Ковров на квадратный метр поверхности нашей квартиры было больше, чем у персидского шаха. Ковры лежали на полах, свисали со стен, покрывали мебель. Ковры изолировали звуки соседей от нас, нас от соседей, собирали пыль и сохраняли тепло. Ковры со своими причудливыми узорами служили мне непроходимыми джунглями и железной дорогой, а родителям — символом успеха и удачи, поскольку обретение (в ходу был термин “достать”) этих предметов интерьера было сопряжено с определёнными трудностями.
Трудности решала тётя Нина, повелительница возможностей, работавшая на ПодольскШвейМаше. На возможность “достать” ковры и другие ценности тётя Нина меняла возможность “достать” швейную машинку. Машинок Швеймаша производила несколько больше, чем ценностей, помещающихся в тётю Нину, поэтому волшебными возможностями пользовались также её друзья и ближайшие родственники.
Я почему-то хорошо запомнил, как мы с мамой попёрлись за очередным сра…, простите, страшно необходимым ковром куда-то в невероятную даль за четыре квартала от дома и там долго играли в шпионов, с чёрного хода добывая этот ковёр, поскольку знание о наличии ковра в магазине следовало скрывать от широкой публики, не такой успешной и удачливой.

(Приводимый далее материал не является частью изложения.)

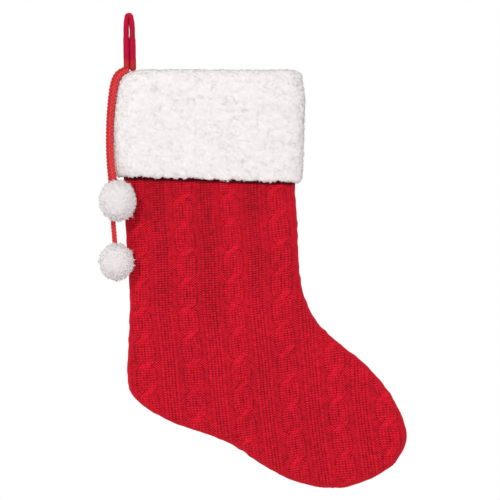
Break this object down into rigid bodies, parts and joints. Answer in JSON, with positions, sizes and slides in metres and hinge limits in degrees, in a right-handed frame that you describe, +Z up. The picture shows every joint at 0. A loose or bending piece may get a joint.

Мама и тётя Нина родились в Рязанской области, но достигли вершин географического успеха, осев в Москве и Подмосковье соответственно. Тётя Вера, их двоюродная сестра, в своём успехе ограничилась областным центром и раз в несколько месяцев ночевала у нас на ковродиване, привозя с собой порцию фольклора с выраженной “я” (“у нас в Рязани грябы с глазами, их ядят, они глядят”) и увозя обратно жёсткую колбасу салями с другими деликатесами, в отличие от грябов, недоступными простому рязанскому обывателю.
Ещё был заморский фрукт “бананы”, за которым очередь была как в мавзолей (такая же длинная, но гораздо медленней), и другие редкости, однако одних ковёрных воспоминаний мне достаточно, чтобы не хотеть реставрации СССР ни в каком виде. И всего прочего социалистического в том числе.